Nance wrote three books about the cave-dwelling tribe and created a foundation that brought them health care and taught them about agriculture. He also took thousands of photographs of the tribe.
“John Nance represented a generation of great AP reporters who covered the war in Vietnam and then went on to chronicle the incredible story of the Stone Age people in the Philippines,” said John Daniszewski, AP senior managing editor for international news. “He’s remembered as a gentleman and a wonderful raconteur, and he will be missed very much.”
During his reporting on the Tasaday, he befriended aviator Charles Lindbergh, who had helped preserve the tribe’s home. He might have been the only reporter to develop a friendship with Lindbergh, said Richard Pyle, AP’s former Saigon bureau chief.

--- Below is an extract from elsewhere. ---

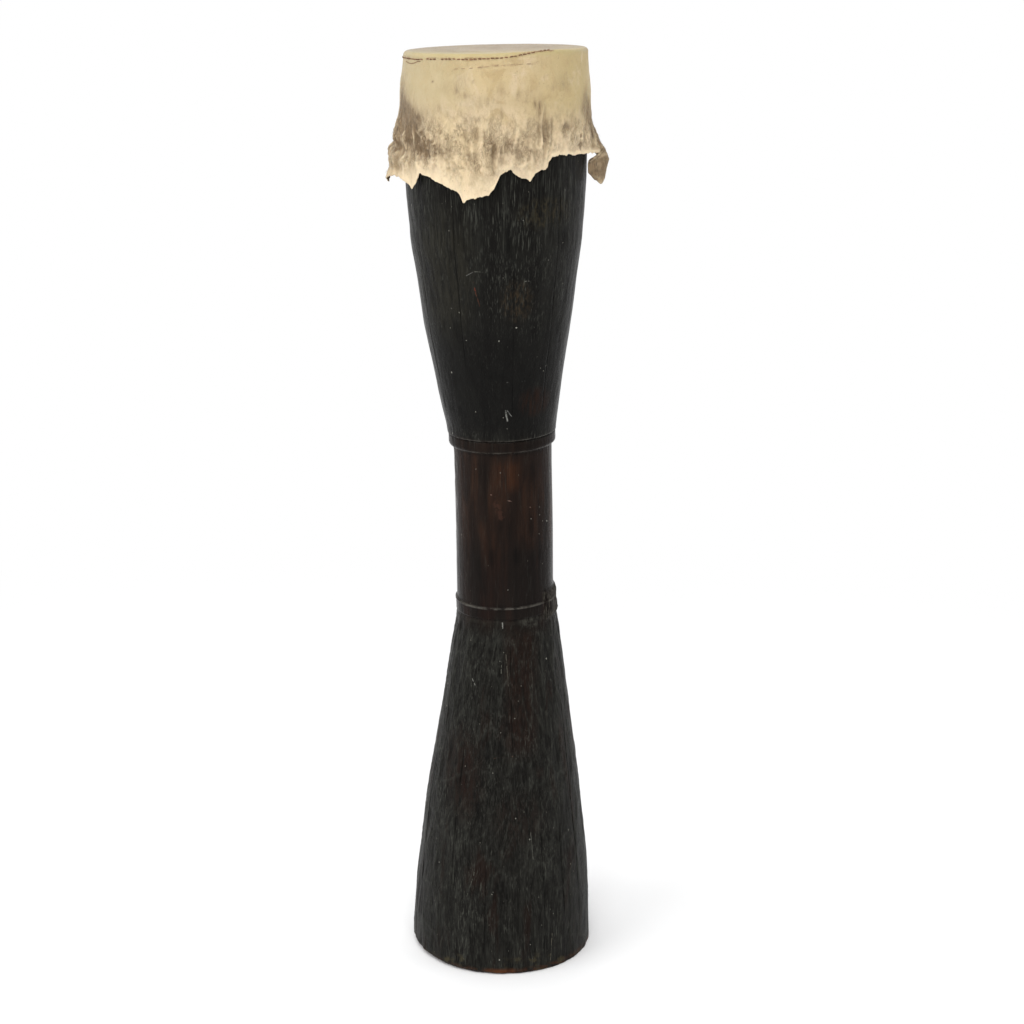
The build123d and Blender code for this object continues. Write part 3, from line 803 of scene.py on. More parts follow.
    # bruised foot: orange-brown bare wood at the front, tan-green dirt beside it
    low = m.fall(z, over=(0.0035, 0.0085))
    front = m.fall(abs(x + 0.001), over=(0.012, 0.022)) * m.fall(y, over=(-0.06, -0.04))
    bruise = m.rise(m.noise((120, 120, 300)), over=(0.40, 0.58))
    m.paint(low * m.maximum(front, bruise * 0.35) * 0.9, (0.100, 0.036, 0.014))
    tan = m.fall(z, over=(0.008, 0.03)) * m.rise(
        m.noise((70, 70, 90), detail=4.0, shift=(5, 5, 5)), over=(0.54, 0.70))
    m.paint(tan * 0.55, (0.070, 0.058, 0.030))
    # checks, gouges, dents and grain furrows are painted near black
    m.paint(m.attr("cavity") * 0.80, (0.0018, 0.0016, 0.0015))
    paint_wood_dust(m, waist, dusty=m.maximum(bell, bowl * top))
    paint_scratches(m)
    # the bore was never finished: brown, fibrous, dusty
    bore_fibre = m.noise((180, 180, 22), detail=4.0, distort=0.2)
    bore_color = m.mix(m.rise(bore_fibre, over=(0.35, 0.68)),
                       (0.030, 0.017, 0.010), (0.105, 0.066, 0.038))
    # darker further up the bore, away from its open foot: painted shade
    bore_color = m.mix(m.rise(z, over=(0.10, 0.42)) * 0.5, bore_color, (0.012, 0.008, 0.006))
    m.paint(m.attr("inside"), bore_color)
    # sheen: rubbed smooth at the waist and bowl, dry on the bell
    rough = bell * 0.14 + (0.275 - waist * 0.03) + (mid - 0.5) * 0.22 + streak * 0.18
    rough = rough + m.maximum(m.attr("inside"), m.attr("lug")) * 0.35
    rough = m.minimum(m.maximum(rough, 0.20), 0.95)
    # relief under the mesh's own: grain ridges and pores
    relief = fine * 0.9 + mid * 1.3 + flecks * 0.35 - m.rise(fine, over=(0.44, 0.36)) * 0.5
    relief = relief * (0.22 + bell * 0.75 + bowl * top * 0.45)
    return m.finish(rough, relief, strength=0.55, distance=0.0011, specular=0.047)


body = make_object(
    "drum_body_carved", body_grid,
    [ring_faces(body_rows, columns), bridge((body_rows - 1) * columns, 0, columns)],
    wood_material(), wood_attrs)
mount(body, replaced="drum_body")

# ------------------------------------------------------------------ the rawhide: its outline
# one sheet lapped over the rim
# height in mm, radius of the wood under the hide in mm
SEAT = np.array([(850, 93.5), (900, 95.5), (926, 96.2), (957, 96.1), (968, 95.1), (978, 93.7),
                 (988, 92.8), (1015, 91.6)]) / 1000
GLUE_GAP = 0.0008
LAP_RADIUS = 0.0885  # where the lapped hide ends and the struck part begins
ROUND = 0.0040  # radius of the turn over the rim
HIDE_COLUMNS = 540
TIGHT_END = 0.932  # height where the rows change from the tight to the shrunken part
# lower edge of the skirt all round: angle, height in mm
EDGE = np.array([
    (-180, 877), (-170, 866), (-160, 862), (-150, 870), (-141, 884), (-133, 879), (-124, 868),
    (-116, 872), (-108, 884), (-101, 876), (-95, 867.5), (-87, 864.5), (-80, 869.5), (-74, 874),
    (-68.4, 872.8), (-62, 868), (-57.3, 862.5), (-53, 871), (-49.8, 881.8), (-44, 878.8),
    (-38, 875.5), (-32.4, 872.4), (-27, 868.5), (-22.6, 864.5), (-20.8, 859), (-19.5, 854.3),
    (-18.3, 856.0), (-16.5, 858.6), (-11, 860), (-4.7, 862.6), (-1.5, 868), (0.5, 876.7),
    (2.2, 883.6), (5, 887), (8.5, 889.5), (11, 885), (13.8, 881.3), (17.5, 878.6), (21, 877.4),
    (23, 881), (24.7, 885.0), (28, 886.6), (32.0, 888.0), (32.9, 894.5), (34.7, 899.7),
    (42, 900.4), (55, 898.8), (62, 897.4), (73.4, 895.6), (84, 895.2), (86.0, 892.5), (86.7, 884),
    (87.4, 876), (88.6, 872.5), (90.2, 866.5), (92.0, 862.5), (95, 862.5), (99.5, 869),
    (101.5, 883), (103.0, 892), (110, 896.5), (118, 893), (128, 890), (136, 884), (144, 868),
    (152, 862), (162, 870), (172, 883), (180, 877)], float)
# how far the free skirt stands off: angle, mm
FLARE = [
    (-180, 6.0), (-150, 5.0), (-120, 9.0), (-100, 15.0), (-86, 16.0), (-70, 7.5), (-55, 4.0),
    (-30, 3.0), (0, 2.6), (30, 2.6), (55, 2.2), (70, 4.0), (82, 12.0), (90, 18.8), (108, 14.0),
    (140, 5.0), (180, 6.0)]
# share of the flare: height in mm, share
SHARE_FRONT = [(850, 1.0), (870, 0.95), (888, 0.62), (905, 0.2), (918, 0.0)]
SHARE_LEFT = [(850, 1.0), (865, 1.0), (886, 0.92), (893, 0.80), (901, 0.52), (920, 0.30),
              (932, 0.09), (942, 0.0)]
SHARE_RIGHT = [(850, 0.75), (861, 0.82), (875, 0.92), (886, 1.0), (899, 0.60), (916, 0.17),
               (926, 0.0)]


def seat(z):
    return table(SEAT, z)


# columns lie closer together where the torn edge runs steeply
fine_angle = np.linspace(-180, 180, 7201)
steepness = np.abs(np.gradient(table(EDGE, fine_angle), fine_angle))
travel = np.concatenate([[0], np.cumsum(1.7 + np.minimum(0.42 * steepness, 5.5))[:-1]])
hide_angle = np.interp(np.linspace(0, travel[-1], HIDE_COLUMNS, endpoint=False),
                       travel, fine_angle)
hide_sin, hide_cos = np.sin(np.radians(hide_angle)), np.cos(np.radians(hide_angle))
ragged = (1.5 * noise((hide_sin * 16, -hide_cos * 16, 1.5), seed=201)
          + 0.8 * noise((hide_sin, -hide_cos, 0.0), 44, seed=202)
          + 0.45 * noise((hide_sin, -hide_cos, 0.0), 110, seed=203))
edge_z = (table(EDGE, hide_angle) + ragged * (1 - 0.5 * gauss(wrap(hide_angle + 19.5), 3))) / 1000
lift = 0.0016 * gauss(wrap(hide_angle - 36), 24)  # the rim stands proud at the front right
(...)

Nance graduated from the University of Oregon and worked for three years in Portland.
He left the AP briefly and then rejoined in 1965 to cover the Vietnam War. He spent two years there as a photographer and reporter.
He became bureau chief in the Philippines in 1968 and left the company in 1978. Afterward, he continued to write about the Philippines and the Tasaday tribe.
Nance moved to Ohio in the late 1990s and worked as a writer in residence at the Thurber House, a nonprofit literary center and muesum that was the home of New Yorker cartoonist James Thurber.
Nance is survived by his wife, Sally Crane, two children and three stepchildren.